There was a radical equality being emphasized in Protestantism, and the elevation of Mary did not fit. The hundreds of years of debate that crafted this practice seemed more like years of embedded pagan influence and error than compelling doctrinal formulation.

As I poured over articles to gather all of this info, I found more than a few cries from within Protestantism that Mary needs to be returned to a prominent role (if not her rightful historic role) within our theology. Perhaps… and perhaps not. There can be little doubt that there’s no harm in emphasizing the role of Jesus’ mom within the Scriptures. It is doubtless that she was a person of outstanding faith and moral character on top of being a person intimately involved in God’s work of salvation. At the same time, I don’t know that I’m eager to return to praying special prayers to the “high queen of heaven.” The major Protestant creeds all keep Christ enshrined as both 100% God and 100% man. While I readily concede that there are plenty of self-proclaimed Christians today that disagree with that basic point of orthodoxy, they’re certainly not uniquely Protestant. The early Protestants set out to turn away from medieval innovations and return to the basics Christianity while preserving Christian orthodoxy, and I think they did a reasonably good job of it in the case of Mary veneration.

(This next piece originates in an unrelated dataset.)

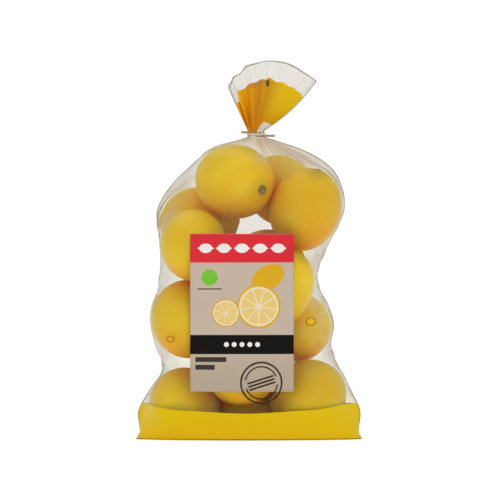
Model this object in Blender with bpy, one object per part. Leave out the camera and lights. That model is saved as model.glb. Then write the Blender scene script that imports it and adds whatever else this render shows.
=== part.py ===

I think it’s lovely that the first few centuries of Christians share our view of Mary and could pray alongside us without any qualms. At the same time, I like to think we can appreciate where some of the emphasis on Mary came from in the case of our Catholic and Eastern Orthodox siblings. Their practices were born out of a defense of the same orthodoxy that we hold dear. Even if we don’t agree with their specific expression of piety, I think we can at least appreciate where those practices came from and how they’re trying to preserve orthodox Christianity in their own way.

Mind you, I’m still probably not about to have a spiritual experience at the Cleveland Art Museum.